Du coup, au vu de l’économie possible sur une année, aussi bien sur les trajets du travailleur que pour embarquer son deux-roues, la solution «demi-tarif + cartes multicourses + Vélo Pass» aurait logiquement dû être indiquée. Or, aussi bien à Delémont que par le RailService, le demi-tarif n’a même pas été évoqué.
De même, nous attendions une comparaison de prix avec l’abonnement général qui, pour 265 fr./mois, permet de voyager sur l’ensemble du réseau CFF et les transports publics de la majeure partie des villes suisses. Possibilité pourtant indiquée uniquement aux guichets de Delémont et de Lausanne.
CFF perplexes
Interrogé sur ces résultats, Jean-Louis Scherz, porte-parole des CFF, reste perplexe. «Nous sommes peut-être victimes de la diversité de l’offre, qui permet de multiples combinaisons.»
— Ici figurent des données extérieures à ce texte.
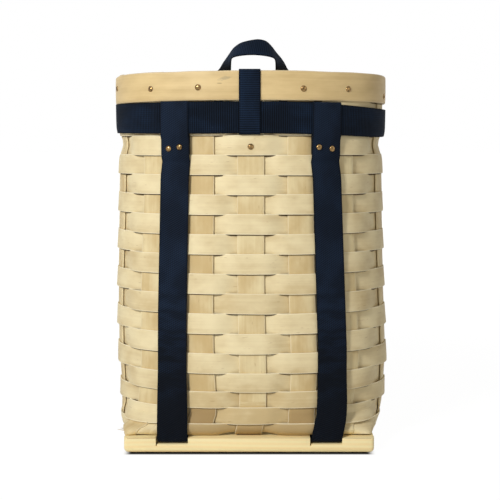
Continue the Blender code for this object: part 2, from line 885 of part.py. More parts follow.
def make_base_board():
    """The base board, with its ends rounded under and a groove for each strap."""
    shape = bmesh.new()
    bmesh.ops.create_cube(shape, size=1)
    bmesh.ops.scale(shape, vec=(board_width, board_depth, board_thick), verts=shape.verts)
    bmesh.ops.translate(shape, vec=up * board_thick / 2, verts=shape.verts)
    upright = [e for e in shape.edges if abs(e.verts[0].co.z - e.verts[1].co.z) > board_thick / 2]
    bmesh.ops.bevel(shape, geom=upright, offset=board_corner, segments=3, affect="EDGES", profile=0.5)
    low = [
        e
        for e in shape.edges
        if max(v.co.z for v in e.verts) < board_thick / 2
        and min(abs(v.co.x) for v in e.verts) > board_width / 2 - board_corner * 0.1
    ]
    bmesh.ops.bevel(shape, geom=low, offset=board_round, segments=3, affect="EDGES", profile=0.5)
    bmesh.ops.recalc_face_normals(shape, faces=shape.faces)
    mesh = bpy.data.meshes.new("base_board")
    shape.to_mesh(mesh)
    shape.free()
    board = add_object("base_board", mesh, board_wood)
    for side in (-1, 1):
        shape = bmesh.new()
        bmesh.ops.create_cube(shape, size=1)
        size = (groove_width, board_depth + 2 * cut_overrun, groove_depth + cut_overrun)
        bmesh.ops.scale(shape, vec=size, verts=shape.verts)
        middle = Vector((side * strap_centre, 0, groove_floor + (groove_depth + cut_overrun) / 2))
        bmesh.ops.translate(shape, vec=middle, verts=shape.verts)
        mesh = bpy.data.meshes.new("groove_cutter")
        shape.to_mesh(mesh)
        shape.free()
        cut_away(board, add_object("groove_cutter", mesh, board_wood))
    return board


def make_base_nails(board, splints):
    """Four nails from inside the basket, through two crossing splints and into the board."""
    number = 0
    for lengthwise in (1, 15):
        for crosswise in (3, 5):
            x, _ = floor_middle_of(lengthwise)
            _, y = floor_middle_of(crosswise)
            top = floor_middle + floor_weave + upright_thick / 2
            number += 1
            reach = top - board_thick + nail_depth
            profile = (
                (touch_gap + head_rise / 2, 0),
                (touch_gap + head_rise / 2, head_radius * 0.8),
                (touch_gap, head_radius),
                (touch_gap, shank_radius),
                (-reach + nail_point, shank_radius),
                (-reach, 0),
            )
            place = Vector((x, y, top))
            turned(f"base_nail_{number}", profile, rivet_sides, place, up, brass)
            pierced = [board, splints[lengthwise], splints[crosswise]]
            drill(pierced, place, up, head_rise, reach + touch_gap)


for old in list(bpy.data.objects):
    bpy.data.objects.remove(old, do_unlink=True)

splint_wood = finish_of("splint_wood", (0.74, 0.60, 0.37), 0.6)
rim_wood = finish_of("rim_wood", (0.70, 0.53, 0.30), 0.55)
board_wood = finish_of("board_wood", (0.87, 0.68, 0.38), 0.55)
webbing = finish_of("webbing", (0.014, 0.020, 0.045), 0.85)
brass = finish_of("brass", (0.72, 0.47, 0.20), 0.3, 1.0)
steel = finish_of("plated_steel", (0.55, 0.45, 0.25), 0.3, 1.0)


def main():
    board = make_base_board()
    weavers = [make_weaver(row, low, high) for row, (low, high) in enumerate(weaver_runs())]
    splints = {}
    for number, pair in enumerate(front_to_back):
        sign = 1 if number % 2 else -1
        splint = make_splint(f"long_splint_{number + 1}", pair, side_to_side, True, sign)
        splints.update({pair[0]: splint, pair[1]: splint})
    for number, pair in enumerate(side_to_side):
        sign = 1 if number % 2 == 0 else -1
        splint = make_splint(f"cross_splint_{number + 1}", pair, front_to_back, False, sign)
        splints.update({pair[0]: splint, pair[1]: splint})
    hoops = [make_hoop("outer_hoop", hoop_offset, 0.0), make_hoop("inner_hoop", -hoop_offset, 0.5)]
    make_belt()
    centre = web_strip("centre_strap", centre_strap_path(), centre_strap_width, webbing)
    for name, mirrored, side in (("right", False, 1), ("left", True, -1)):
        strap = web_strip(f"main_strap_{name}", main_strap_path(), strap_width, webbing, mirrored)
        shoulder = web_strip(f"shoulder_strap_{name}", shoulder_strap_path(), strap_width, webbing, mirrored)
        make_ring(f"strap_ring_{name}", mirrored)
        make_slide(f"sliding_buckle_{name}", mirrored)
        make_strap_rivets(f"front_rivet_{name}", strap, False, side)
        make_strap_rivets(f"back_rivet_{name}", shoulder, True, side)
        make_handle_tab(f"handle_tab_{name}", side)
    make_handle()
    make_rim_rivets(hoops, splints)
    make_centre_rivet(weavers, splints[0], centre)
    make_base_nails(board, splints)


main()
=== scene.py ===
"""Looks of a woven splint pack basket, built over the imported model.

Metres, +Z up, front towards -Y. Strips of wood and webbing start as a grid whose points are laid along the
wall or along a path, and get their thickness and rounded edges from modifiers. Every strip has a UV map in
metres, along and across, and carries how far each point is from the strip's long edges.
"""

import json
import math

import bpy
import numpy as np
from mathutils import Matrix, Vector


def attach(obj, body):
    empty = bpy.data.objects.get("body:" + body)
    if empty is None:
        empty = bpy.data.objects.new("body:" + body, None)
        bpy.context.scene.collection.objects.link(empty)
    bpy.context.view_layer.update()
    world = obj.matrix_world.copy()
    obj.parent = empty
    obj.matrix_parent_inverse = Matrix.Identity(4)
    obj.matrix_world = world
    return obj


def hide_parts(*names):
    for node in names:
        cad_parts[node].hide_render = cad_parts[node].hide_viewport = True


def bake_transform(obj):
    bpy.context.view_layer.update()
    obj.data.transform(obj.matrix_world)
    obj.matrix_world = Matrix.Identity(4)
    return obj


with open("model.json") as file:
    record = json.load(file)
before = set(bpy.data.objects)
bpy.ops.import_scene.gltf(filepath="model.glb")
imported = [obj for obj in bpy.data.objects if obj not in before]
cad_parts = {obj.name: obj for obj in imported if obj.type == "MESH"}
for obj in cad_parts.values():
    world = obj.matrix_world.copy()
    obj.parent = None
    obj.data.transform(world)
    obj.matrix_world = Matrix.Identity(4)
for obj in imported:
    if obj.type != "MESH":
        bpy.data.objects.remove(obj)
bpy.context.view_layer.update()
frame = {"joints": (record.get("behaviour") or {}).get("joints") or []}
joints = {joint["name"]: joint for joint in frame["joints"]}
bpy.ops.object.select_all(action="DESELECT")

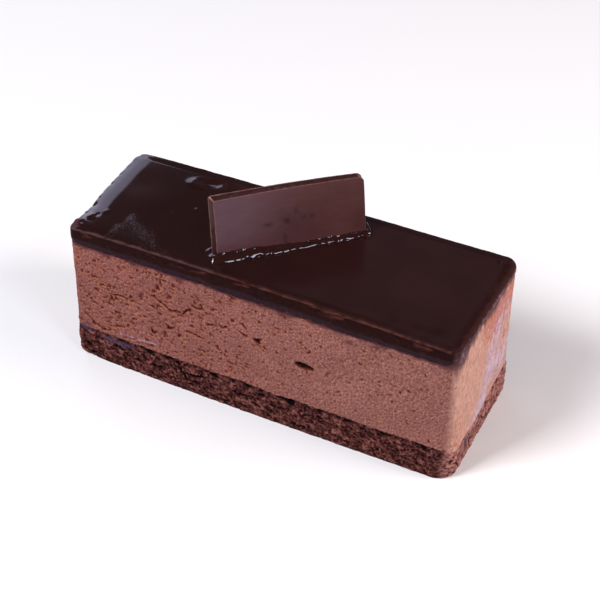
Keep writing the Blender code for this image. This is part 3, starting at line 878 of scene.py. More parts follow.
@dataclass
class BarBlank:
    """A straight cube of the bar's size, cut into a fine grid that a layer is shaped from.

    front, back and ends say how many strips a side gets along its length, rows how many it gets
    up its height, and ring how many run round a hidden top or underside.
    """

    name: str
    plan: BarPlan
    front: int
    back: int
    ends: int
    rows: int
    ring: int = 4
    open_top: bool = False

    def levels(self) -> list[float]:
        """Heights of the blank's hidden faces, which are a ring round one inner face."""
        return [0.0] if self.open_top else [0.0, self.plan.height]

    def crosses_ring(self, edge: bmesh.types.BMEdge) -> bool:
        """Whether an edge leads from the outline to the inner face of a hidden level."""
        start, end = edge.verts[0].co, edge.verts[1].co
        if not any(abs(start.z - z) + abs(end.z - z) < 0.1 * MM for z in self.levels()):
            return False
        depths = [self.plan.edge_distance(co.x, co.y) for co in (start, end)]
        return bool(abs(depths[0] - depths[1]) > MM)

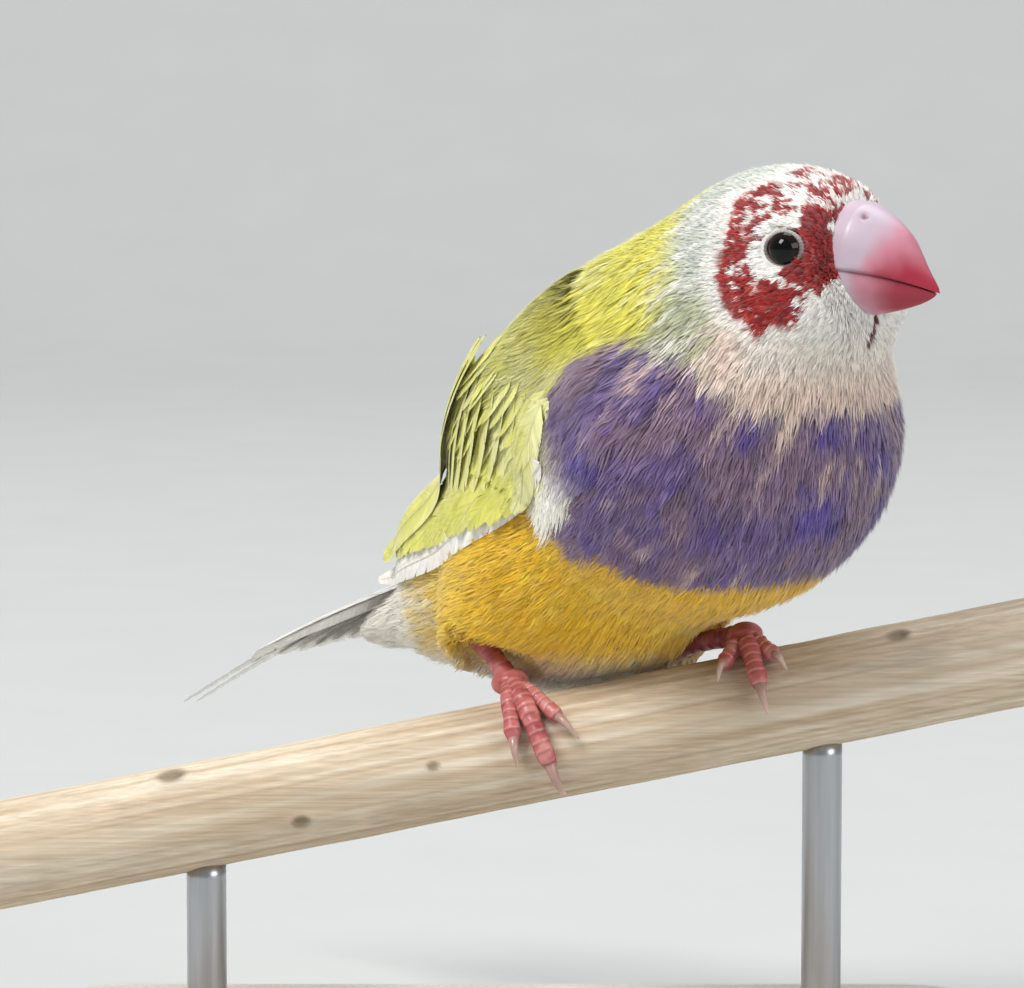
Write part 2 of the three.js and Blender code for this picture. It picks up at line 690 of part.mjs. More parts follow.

Le voyageur doit aussi savoir que la politique des CFF n’est pas de donner toute la palette des prix possibles pour un voyage, mais celui qui semble le mieux adapté à sa demande (le plus rapide ou le moins cher). Et le site Internet www.cff.ch ne détaille pas l’ensemble des offres spéciales, abonnements et autres réductions. Difficile donc de se tenir au courant.
Il ne reste ainsi au voyageur qu’à s’informer sur les promotions, de potasser la documentation disponible, quitte à faire main basse sur tous les prospectus des présentoirs et à en demander d’autres. Et de discuter avec des habitués des transports ferroviaires, qui connaissent souvent les astuces permettant de voyager à meilleur compte.
Au moment de s’informer auprès des CFF, il ne faut donc pas hésiter à demander des alternatives. Alors, mieux vaut privilégier le bureau des renseignements, plutôt que s’adresser au guichet, dont la vocation première est surtout la vente des billets.
Toutefois, en cas de problème de prix, on peut toujours téléphoner au service après-vente des CFF (Echo Clientèle (0900 100 100). Et si le litige persiste, on peut encore faire appel à l’ombudsman de l’Union des transports publics pour la Suisse romande, Rose-Marie Ducrot*.